At the party I noticed a table of “Project Runway” contestants. I pointed to them and told Topper they were from the show. Sniffing a challenge and showing off his ability to make conversation with anyone, he walked over, sat down at their table, and started talking to them. He stayed at that table for 20 minutes at least. He impressed us all.
September of 2008 I called him on the phone, “You’re the guest of honor at my birthday party,” I told him.
“I’ve never been a guest of honor,” he said. But he didn’t show up to the party.
Post-lunch at Whole Foods in Columbus Circle, Topper asked: “Why do you have to be so uptight?”
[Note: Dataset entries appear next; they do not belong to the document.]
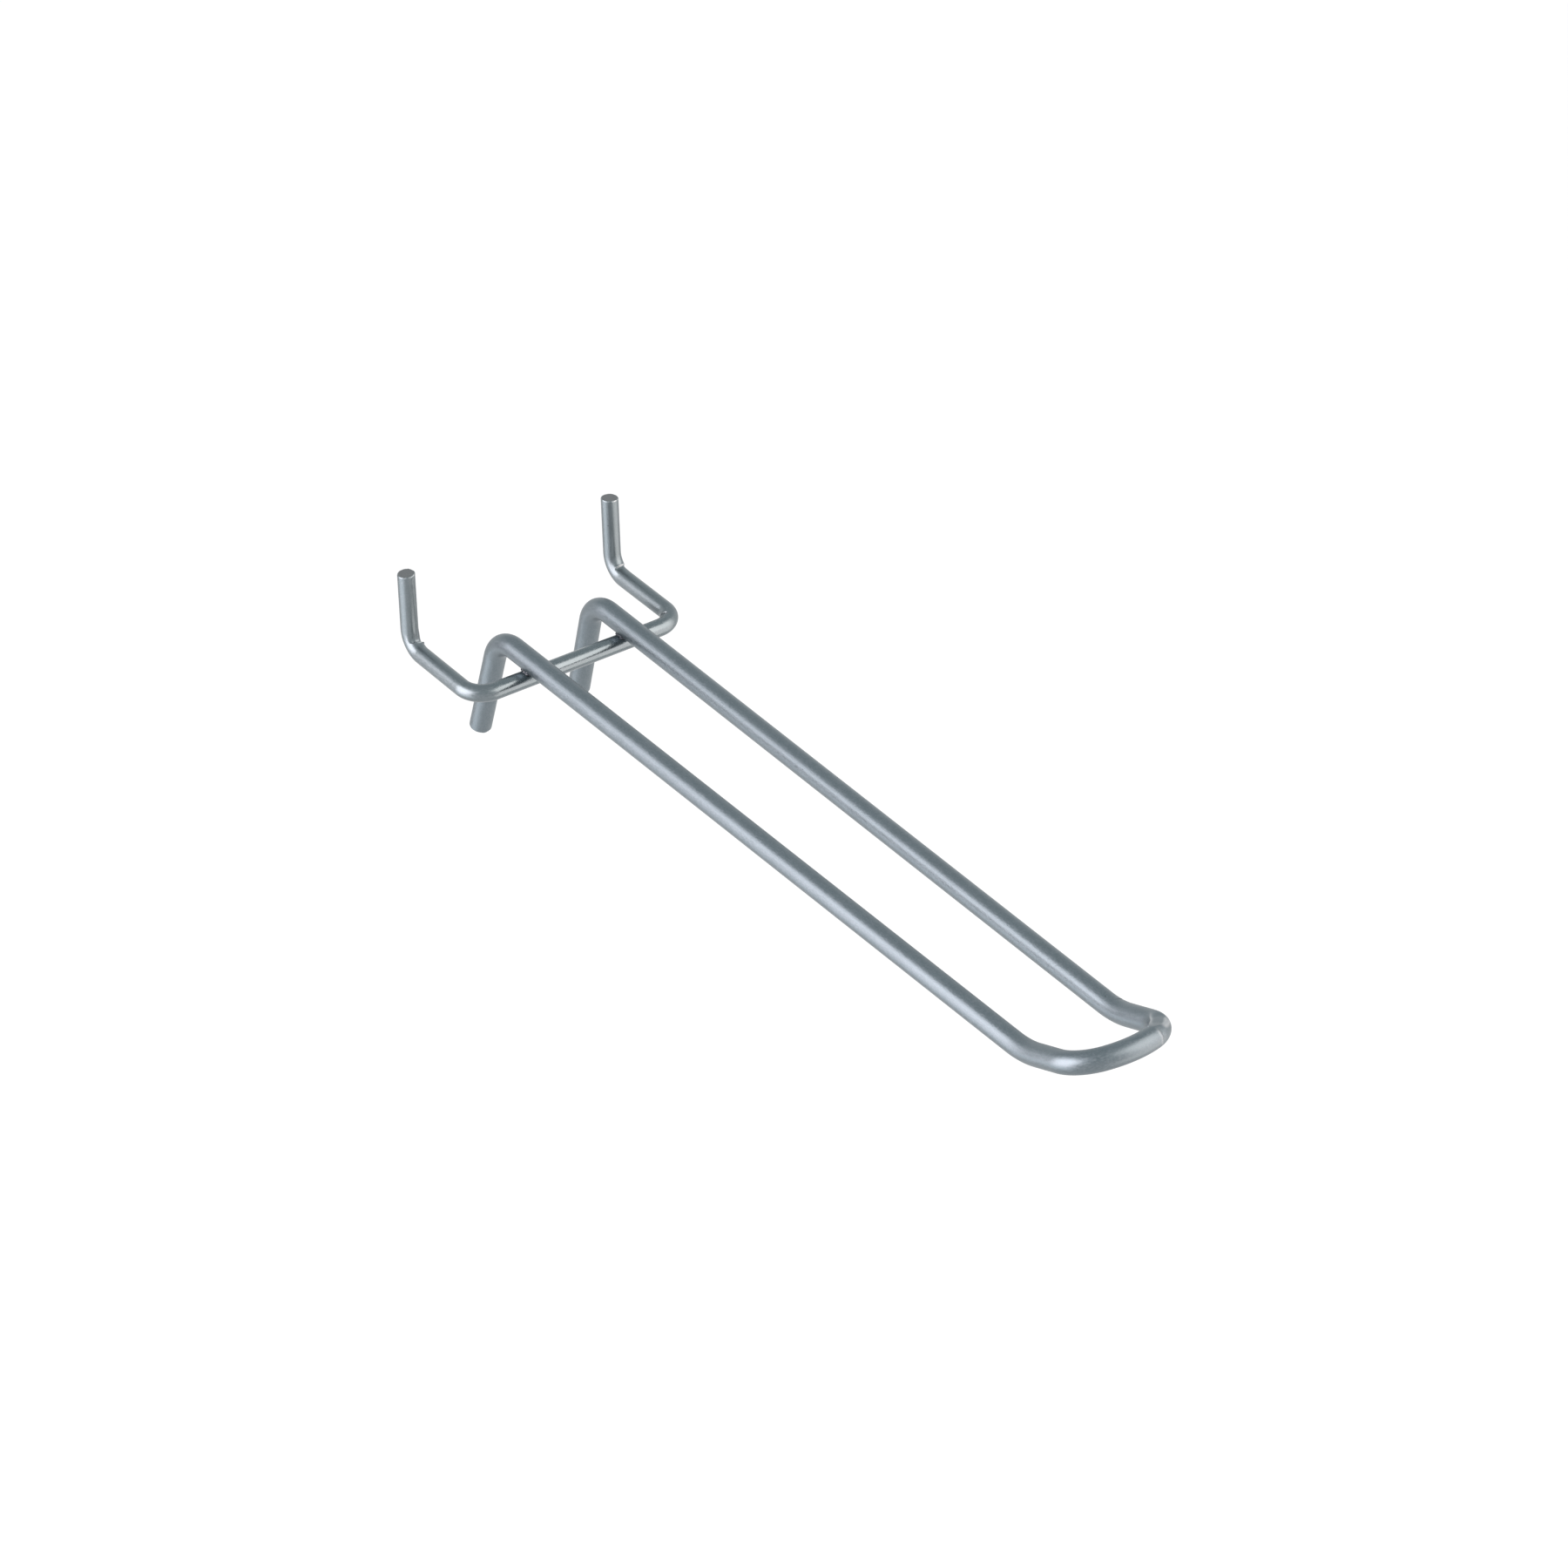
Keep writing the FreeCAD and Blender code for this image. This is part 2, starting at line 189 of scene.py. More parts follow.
def loop_route(loop, pegs):
    """The thick wire's guide, from the right foot over the nose to the left foot."""
    shoulder = shoulder_corner(loop, pegs)
    ahead = Vector((-math.sin(loop.arm_toe_in), -math.cos(loop.arm_toe_in), 0))
    down = Vector((math.sin(loop.leg_splay), 0, -math.cos(loop.leg_splay)))
    foot = shoulder + loop.leg_length * (math.cos(loop.leg_lean) * down - math.sin(loop.leg_lean) * ahead)
    tangent = loop.rise_radius * math.tan(loop.rise_angle / 2)
    rise = shoulder + ahead * (loop.arm_run + tangent)
    slope = math.cos(loop.rise_angle) * ahead + math.sin(loop.rise_angle) * UP
    climb = Vector((0, slope.y, slope.z)).normalized()
    start = rise + slope * tangent

    # In the nose's own plane: x across, y up the slope from the end of the rise
    heading = Vector((slope.x, slope.dot(climb)))
    inwards = Vector((-heading.y, heading.x))
    front_middle = Vector((0, loop.nose_depth - loop.nose_front_radius))
    between = loop.nose_front_radius - loop.nose_corner_radius
    offset = Vector((start.x, 0)) + inwards * loop.nose_corner_radius - front_middle
    run = math.sqrt(offset.dot(heading) ** 2 - offset.dot(offset) + between**2) - offset.dot(heading)
    meet = offset + heading * run
    sweep = math.atan2(meet.x, meet.y)
    turn = math.pi / 2 - sweep - math.asin(-heading.x)
    corner = Vector((start.x, 0)) + heading * (run + loop.nose_corner_radius * math.tan(turn / 2))
    nose = ACROSS * corner.x + start - ACROSS * start.x + climb * corner.y
    apex_rise = front_middle.y + loop.nose_front_radius / math.cos(sweep)
    apex = start - ACROSS * start.x + climb * apex_rise

    half = [foot, shoulder, rise, nose]
    radii = [0.0, loop.shoulder_radius, loop.rise_radius, loop.nose_corner_radius]
    points = half + [apex] + [mirrored(point) for point in reversed(half)]
    return corner_route(points, radii + [loop.nose_front_radius] + radii[::-1])


def crossbar_place(loop, pegs):
    return shoulder_corner(loop, pegs).y - pegs.setback


def peg_route(loop, pegs):
    """The thin wire's guide, from the right tip to the left tip."""
    side, bar = pegs.peg_spacing / 2, crossbar_place(loop, pegs)
    bend = Vector((side, pegs.board_throat + pegs.wire_diameter / 2, 0))
    tip = bend + pegs.upright_length * Vector((0, math.sin(pegs.upright_lean), math.cos(pegs.upright_lean)))
    half = [tip, bend, Vector((side, bar, 0))]
    radii = [0.0, pegs.upright_bend_radius, pegs.corner_radius]
    return corner_route(half + [mirrored(point) for point in reversed(half)], radii + radii[::-1])


def upright_bend(pegs, side, share):
    """The axis in an upright's bend, at a share of the way from the peg up to the straight upright."""
    radius = pegs.upright_bend_radius
    tangent = radius * math.tan(math.pi / 4 - pegs.upright_lean / 2)
    start = pegs.board_throat + pegs.wire_diameter / 2 - tangent
    turned = share * (math.pi / 2 - pegs.upright_lean)
    height = radius * (1 - math.cos(turned))
    return Vector((side * pegs.peg_spacing / 2, start + radius * math.sin(turned), height))


def crossbar_corner(loop, pegs, side, share):
    """The axis in a corner of the crossbar, at a share of the way from the crossbar to the peg."""
    radius, turned = pegs.corner_radius, share * math.pi / 2
    across = pegs.peg_spacing / 2 - radius * (1 - math.sin(turned))
    return Vector((side * across, crossbar_place(loop, pegs) + radius * (1 - math.cos(turned)), 0))


def add(tree, kind, inputs=None, **settings):
    """A node with its settings made and its sockets filled, by a value or by another node's output."""
    node = tree.nodes.new(kind)
    for name, value in settings.items():
        setattr(node, name, value)
    for name, value in (inputs or {}).items():
        if isinstance(value, bpy.types.NodeSocket):
            tree.links.new(value, node.inputs[name])
        else:
            node.inputs[name].default_value = value
    return node


def sockets(tree, direction, kinds):
    for name, kind in kinds.items():
        tree.interface.new_socket(name, in_out=direction, socket_type=f"NodeSocket{kind}")


def math_node(tree, operation, first, second=0.0, third=0.0):
    inputs = {0: first, 1: second, 2: third}
    return add(tree, "ShaderNodeMath", inputs, operation=operation).outputs[0]


def map_range(tree, value, low=0.0, high=1.0, start=0.0, end=1.0):
    """Turns a value that runs from low to high into one that runs from start to end."""
    limits = {"From Min": low, "From Max": high, "To Min": start, "To Max": end}
    return add(tree, "ShaderNodeMapRange", {"Value": value} | limits).outputs["Result"]


def blend_colour(tree, share, first, second):
    return add(tree, "ShaderNodeMix", {0: share, 6: first, 7: second}, data_type="RGBA").outputs[2]


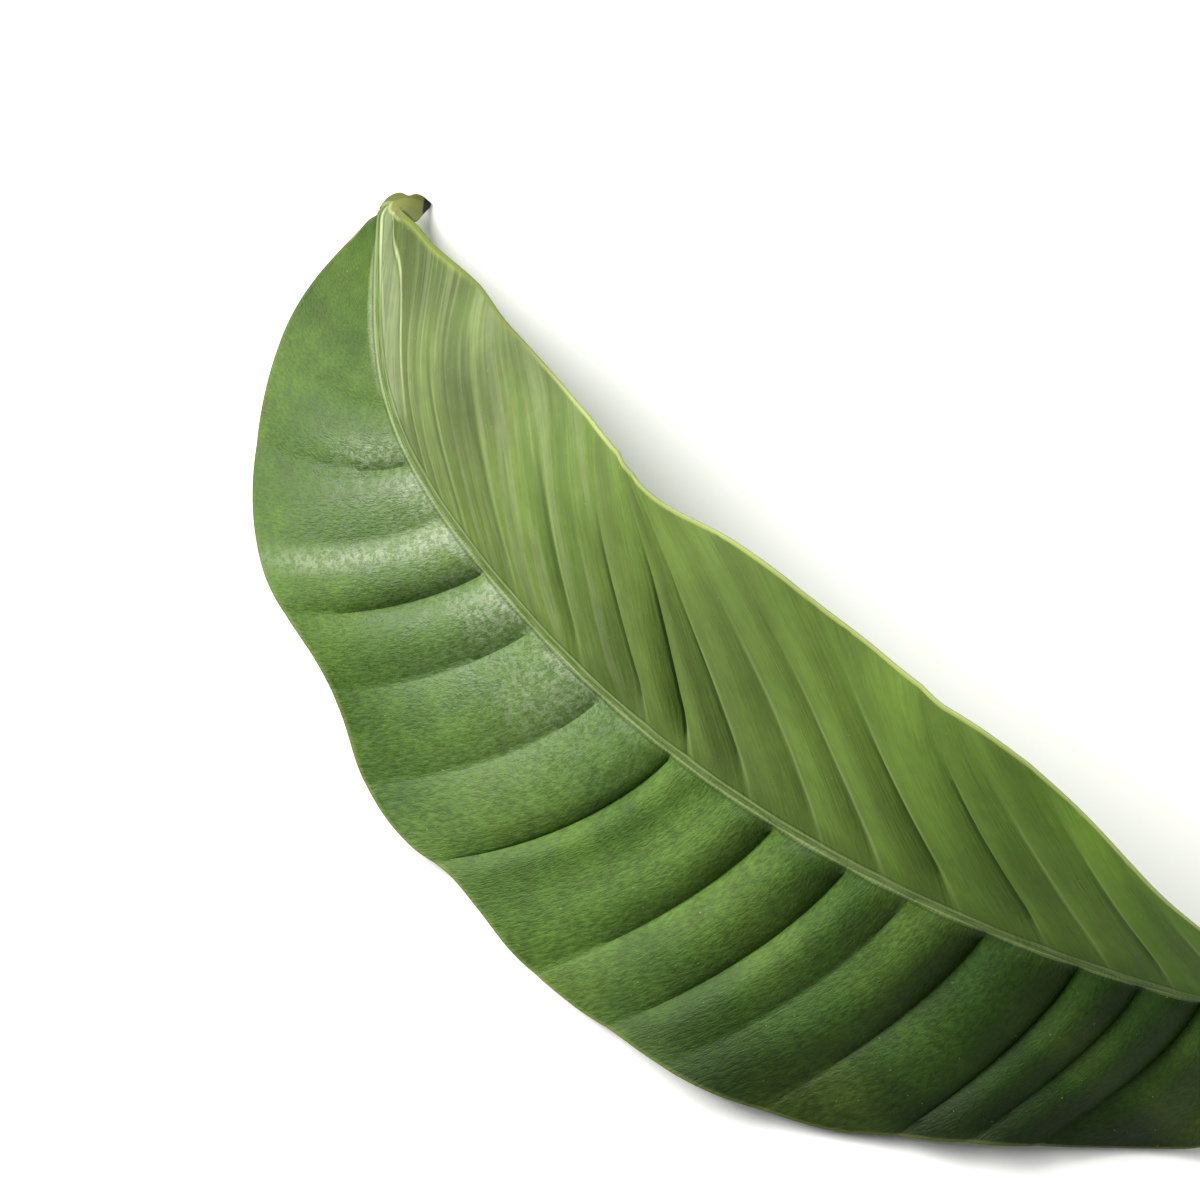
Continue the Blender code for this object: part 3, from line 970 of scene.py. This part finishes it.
def add_tip(n, at, green):
    """The olive lobe past the tip's fold, the pale line on the fold and the dried point."""
    past_fold = n.math("ADD", n.math("SUBTRACT", at.x, TIP_FOLD), at.from_rib)
    in_tip = n.step(at.x, 249, 251)
    green = n.mix(n.times(n.step(past_fold, 0.0, 0.8), in_tip), green, LOBE_GREEN)
    fold_line = n.times(n.step(n.math("ABSOLUTE", past_fold), 0.8, 0.2), in_tip, 0.6)
    green = n.mix(fold_line, green, FOLD_LINE_GREEN)
    return n.mix(n.step(at.x, *DRIED_POINT), green, DRIED_BROWN)


def add_stalk_green(n, at, noises, green):
    """The stalk's green, and the brown face of its cut."""
    stalk_green = n.mix(n.step(noises.rib_lines, 0.35, 0.65), *STALK_GREENS)
    green = n.mix(n.step(at.x, 2.0, -3.0), green, stalk_green)
    return n.mix(n.step(at.x, 0.8 - STALK_LENGTH, 0.1 - STALK_LENGTH), green, CUT_BROWN)


def add_surface(n, material, at, noises, sheen, green):
    """The satin surface, with the relief of the skin and the light that shines through the blade."""
    relief_values = {"Strength": 1.0, "Distance": SKIN_RELIEF * MM, "Height": noises.leathery}
    bump = n.add("ShaderNodeBump", relief_values).outputs[0]
    roughness = n.math("ADD", n.step(noises.leathery, 0.3, 0.7, 0.52, 0.62), n.step(at.upper, 1, 0, 0.0, 0.1))
    roughness = n.math("SUBTRACT", roughness, n.times(sheen, n.step(noises.mottle, 0.4, 0.6, 0.08, 0.2)))
    principled = material.node_tree.nodes["Principled BSDF"]
    n.put(principled.inputs["Base Color"], green)
    n.put(principled.inputs["Roughness"], roughness)
    n.put(principled.inputs["Normal"], bump)
    principled.inputs["Specular IOR Level"].default_value = 0.3
    light_through = n.mix(1.0, green, THROUGH_TINT, "MULTIPLY")
    translucent = n.add("ShaderNodeBsdfTranslucent", {"Color": light_through, "Normal": bump}).outputs[0]
    through = n.step(at.x, 0.0, 8.0, 0.0, THROUGH_SHARE)
    surface = n.add("ShaderNodeMixShader", {0: through, 1: principled.outputs[0], 2: translucent}).outputs[0]
    n.put(material.node_tree.nodes["Material Output"].inputs["Surface"], surface)


def leaf_material():
    """The look of both faces, the midrib, the rim, the tip and the stalk, from the attributes of the mesh."""
    material = bpy.data.materials.new("leaf")
    material.use_nodes = True
    n = Nodes(material)
    at = Places(n)
    noises = Noises(n, at)
    sheen = sheen_share(n, at)
    rib_green = n.mix(n.step(noises.rib_lines, 0.35, 0.65), *RIB_GREENS)
    over = upper_green(n, at, noises, sheen, rib_green)
    under = under_green(n, at, noises, rib_green)
    green = add_tip(n, at, n.mix(at.upper, under, over))
    green = add_stalk_green(n, at, noises, green)
    add_surface(n, material, at, noises, sheen, green)
    return material


def floor_material():
    material = bpy.data.materials.new("table")
    material.use_nodes = True
    n = Nodes(material)
    principled = material.node_tree.nodes["Principled BSDF"]
    place = n.add("ShaderNodeTexCoord", {}).outputs["Object"]
    n.put(principled.inputs["Base Color"], n.mix(n.noise(place, TABLE_PATCH), *TABLE_GREYS))
    principled.inputs["Roughness"].default_value = TABLE_ROUGHNESS
    return material


def make_floor():
    mesh = bpy.data.meshes.new("table")
    corners = [(x * TABLE_HALF, y * TABLE_HALF, 0) for x, y in ((-1, -1), (1, -1), (1, 1), (-1, 1))]
    mesh.from_pydata(corners, [], [(0, 1, 2, 3)])
    mesh.materials.append(floor_material())
    floor = bpy.data.objects.new("table", mesh)
    bpy.context.scene.collection.objects.link(floor)
    return floor


def make_light(name, place, size, power, colour):
    """A square area light at this place that shines on the middle of the photograph's view."""
    light = bpy.data.lights.new(name, "AREA")
    light.size = size
    light.energy = power
    light.color = colour
    made = bpy.data.objects.new(name, light)
    made.location = place
    made.rotation_euler = (Vector(place) - Vector(VIEW_MIDDLE)).to_track_quat("Z", "Y").to_euler()
    bpy.context.scene.collection.objects.link(made)


def make_lights():
    """The area lights and the pale room."""
    for light in LIGHTS:
        make_light(*light)
    world = bpy.data.worlds.new("room")
    world.use_nodes = True
    background = world.node_tree.nodes["Background"]
    background.inputs["Color"].default_value = (1.0, 1.0, 1.0, 1)
    background.inputs["Strength"].default_value = ROOM_STRENGTH
    bpy.context.scene.world = world


def make_camera():
    """The photograph's camera."""
    data = bpy.data.cameras.new("photo_camera")
    data.lens = LENS_MM
    data.sensor_width = SENSOR_MM
    toward = Vector(TOWARD_CAMERA).normalized()
    right = Vector(IMAGE_UP).cross(toward).normalized()
    camera = bpy.data.objects.new("photo_camera", data)
    turn = Matrix((right, toward.cross(right), toward)).transposed().to_4x4()
    camera.matrix_world = Matrix.Translation(Vector(CAMERA_PLACE)) @ turn
    bpy.context.scene.collection.objects.link(camera)
    bpy.context.scene.camera = camera


def main():
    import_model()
    bpy.context.scene.view_settings.view_transform = "Standard"
    leaf = make_leaf(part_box("leaf"))
    leaf.data.materials.append(leaf_material())
    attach(leaf, "root")
    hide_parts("leaf")
    make_floor()
    make_lights()
    make_camera()
    bpy.context.view_layer.update()


main()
“I just am. Why are you always trying to get me to loosen up?” I asked him back defensively.
“Because I used to be the same way as you,” Topper said.
“Yeah right. You’re the bravest guy I know, you’re always talking to strangers,” I said.
“I’m just testing myself,” he said.
He had two Boston terriers, a girl and a boy. I asked about them frequently.
“You know,” I said to him once, interrupting him when he was in the middle of a story, “I have a theory about your male dog.”
“What theory?” Topper asked.
“Well, I interrupted you, sorry. Continue,” I said.
“Well, I was just saying that my dog is really sad and lonely lately. He doesn’t have any other girl dogs to play with besides his sister, you know. He seems really frustrated,” Topper said, his voice getting low and melancholy. “But, what’s your theory?”
“I,” I couldn’t stop laughing. “I was going to say that I think you project your own feelings about your life onto your dog, every time I ask about him, it seems like you answer with what’s going on your life.”
Topper began to laugh. “Oh so you think I’m frustrated and lonely?”
“Maybe,” he said. “Maybe.”
We went to a flea market in the summertime. On our way out an elderly man leaning against a wall smiled at us.
“You’re a beautiful couple,” he said. But we weren’t dating and we never dated.
“That’s what I keep telling her,” Topper said.